In its 2021 ruling, the Texas supreme court offered a split decision, seemingly upholding the legality of quorum breaks under the state constitution, as well as civil warrants to end them. “Just as article III, section 10 enables ‘quorum-breaking’ by a minority faction of the legislature, it likewise authorizes ‘quorum-forcing’ by the remaining members,” the court wrote.

 

So the ruling appears to support both the Democrats’ argument that breaking quorum is not the same thing as abandoning their office, but also the Republicans’ argument that the quorum breakers can be subject to arrest.

“Simply denying a quorum is something that has been used for 200 years on and off throughout government,” said Joe Jaworski, the former mayor of Galveston and a Democratic candidate for Texas Attorney General next year.

If the quorum breakers hold fast and the fight ends up in the courts, the judicial terrain might afford Mr. Abbott some advantages. At the state level, all nine justices on the Texas supreme court are Republicans, and six were initially chosen by Mr. Abbott. In the federal courts, Texas falls under the jurisdiction of the U.S. Court of Appeals for the Fifth Circuit, the most conservative appeals court in the country, where six of the 17 judges are Mr. Trump’s nominees.

Can Democrats be arrested?

Under most circumstances, the F.B.I. lacks the authority to enforce state or local laws.

David Froomkin, a law professor at the University of Houston, said that it would be “highly inappropriate” for federal law enforcement, such as the F.B.I., to get involved when no federal law has been broken.

“As far as I’m aware, there’s no allegation of a violation of a federal crime,” he said. “They should not be involved in resolving what is a dispute about state law and the state constitution.”
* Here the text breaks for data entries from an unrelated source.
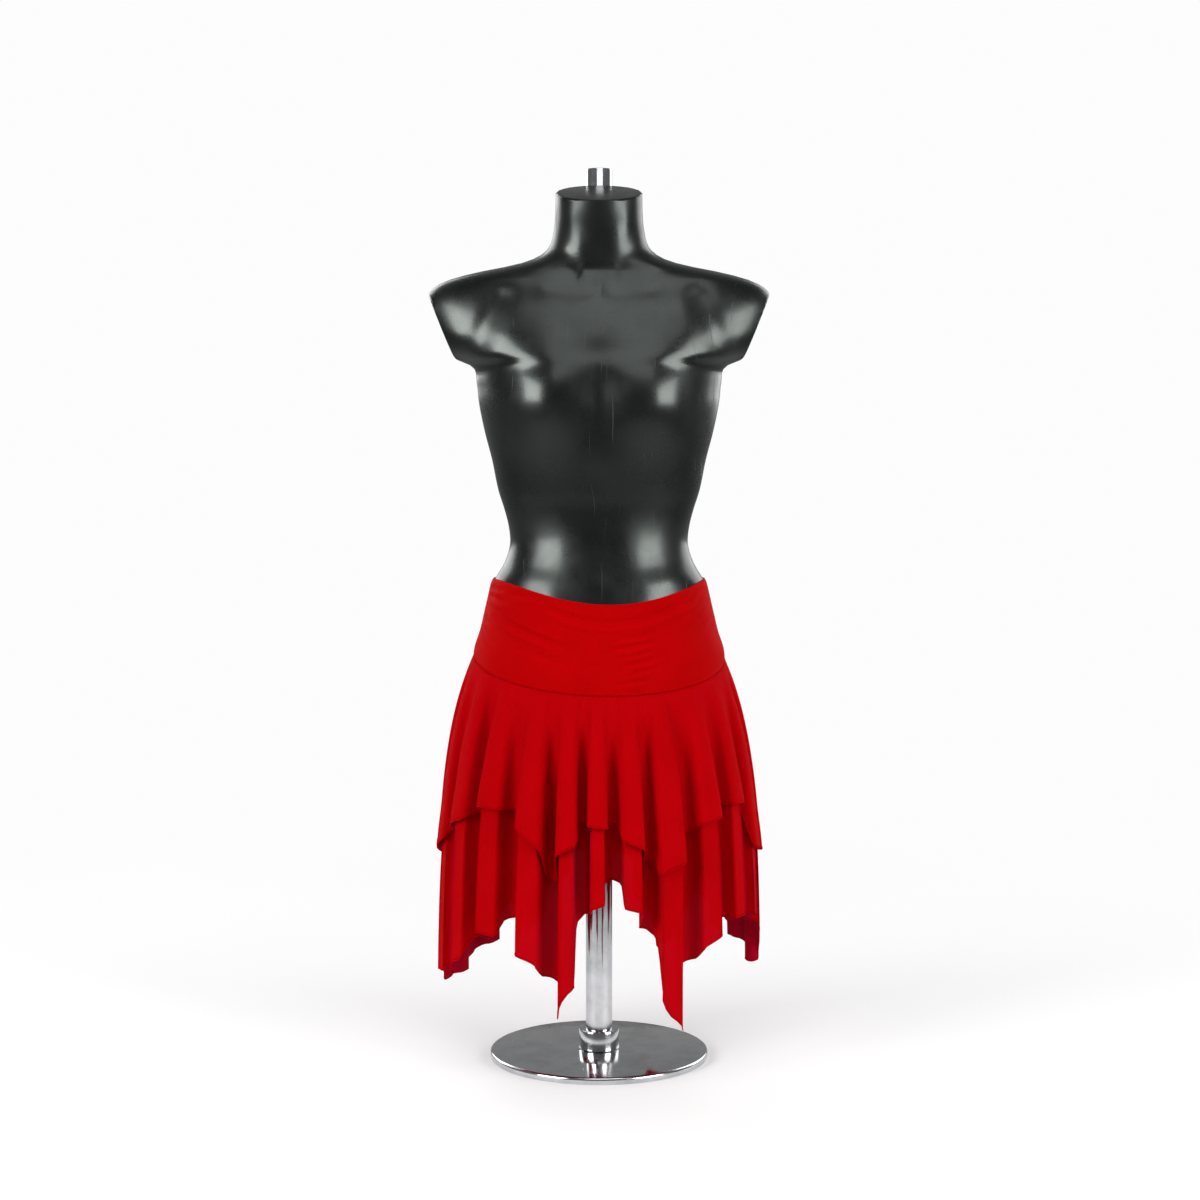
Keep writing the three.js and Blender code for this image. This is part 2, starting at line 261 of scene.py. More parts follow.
FOLDS: tuple[Fold, ...] = (
    Fold(-90, 15, Hem(232, 240, 244, 246), Hem(389, 389, 388, 386)),
    Fold(-77, 13, Hem(240, 226, 214, 204), Hem(390, 386, 380, 374)),
    Fold(-62, 25, Hem(194, 182, 172, 166), Hem(372, 356, 340, 318)),
    Fold(-44.5, 27, Hem(153, 150, 148, 149), Hem(308, 304, 302, 280)),
    Fold(-26, 29, Hem(160, 174, 188, 228), Hem(316, 322, 330, 345), 0.8),
    Fold(-12.4, 27, Hem(194, 182, 172, 152), Hem(390, 356, 338, 262), 2.2),
    Fold(-0.8, 26, Hem(151, 153, 154, 152), Hem(256, 250, 242, 220)),
    Fold(11.8, 25, Hem(166, 174, 184, 198), Hem(248, 254, 262, 282), 0.6),
    Fold(26.4, 26, Hem(214, 207, 200, 172), Hem(346, 386, 408, 330), -0.6),
    Fold(45, 24, Hem(162, 160, 158, 150), Hem(314, 308, 302, 290)),
    Fold(62, 20, Hem(150, 153, 158, 166), Hem(290, 292, 296, 300)),
    Fold(76.5, 17, Hem(216, 222, 226, 230), Hem(302, 306, 312, 322)),
    Fold(90, 13, Hem(238, 238, 234, 200), Hem(334, 360, 388, 392)),
    Fold(106, 15, Hem(156, 152, 156, 166), Hem(398, 392, 382, 372)),
    Fold(123, 26, Hem(160, 154, 150, 148), Hem(376, 364, 350, 330)),
    Fold(138, 28, Hem(150, 157, 164, 184), Hem(322, 328, 336, 358)),
    Fold(152.5, 30, Hem(208, 218, 224, 196), Hem(380, 404, 418, 350)),
    Fold(170.5, 27, Hem(168, 159, 152, 150), Hem(310, 294, 280, 268)),
    Fold(188, 28, Hem(150, 154, 158, 176), Hem(268, 278, 292, 318)),
    Fold(205, 30, Hem(204, 214, 222, 198), Hem(352, 382, 402, 352)),
    Fold(221, 25, Hem(172, 163, 156, 150), Hem(350, 366, 384, 392)),
    Fold(238, 15, Hem(150, 154, 158, 172), Hem(402, 412, 420, 421)),
    Fold(254, 11, Hem(164, 156, 152, 190), Hem(424, 426, 422, 414)),
)
FRONT_FOLDS = 12
BACK_FOLDS = len(FOLDS) - FRONT_FOLDS


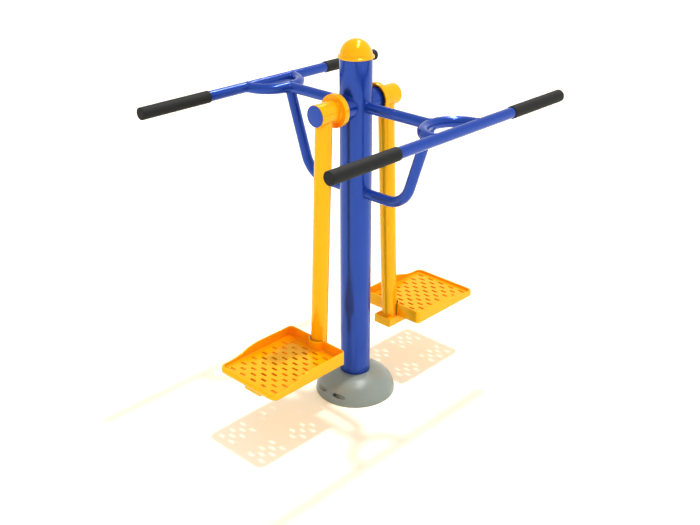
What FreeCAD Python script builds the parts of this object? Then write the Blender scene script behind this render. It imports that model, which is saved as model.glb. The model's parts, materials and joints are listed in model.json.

But Daniel Richman, a professor at Columbia Law School and former federal prosecutor, said it was possible that the F.B.I. could argue it had some basis for investigating or even arresting the legislators under a federal law that bars interstate travel to avoid legal process. Any arrests under that law would then be scrutinized by federal judges in the district where the arrest occurred, Mr. Richman said.

The case is clearer for state police acting within Texas. The Texas high court said in 2021, “Although arrest of absent members may seem an extreme step to some observers, the fact remains that if the absent members are sufficiently motivated to resist, the quorum-forcing authority given by the constitution to the present members can only be effectuated by physical compulsion.”

Can state politicians be removed from office by fiat?

The legal actions being pursued by Mr. Abbott and Texas’s attorney general, Ken Paxton, to remove Democratic state representatives from office have little legal precedent, something Mr. Paxton has conceded.

“It’s never been done,” he said in an interview on Newsmax on Wednesday.

Mr. Froomkin of the University of Houston said the Texas Constitution makes clear that the State House makes its own procedural rules and has authority to impose penalties. The involvement of the executive and the judicial branch in trying to remove members would raise serious separation of powers issues.

“I have no reason to believe that the supreme court would give any credence to these outlandish theories,” he said.

“The stakes are really grave here,” he added, referring to the effort by Mr. Abbott to remove the leader of the walkout, Mr. Wu. “We have a chief executive challenging the legitimacy of his political opponents in the legislature simply because they’re making use of legislative rules to delay his agenda.”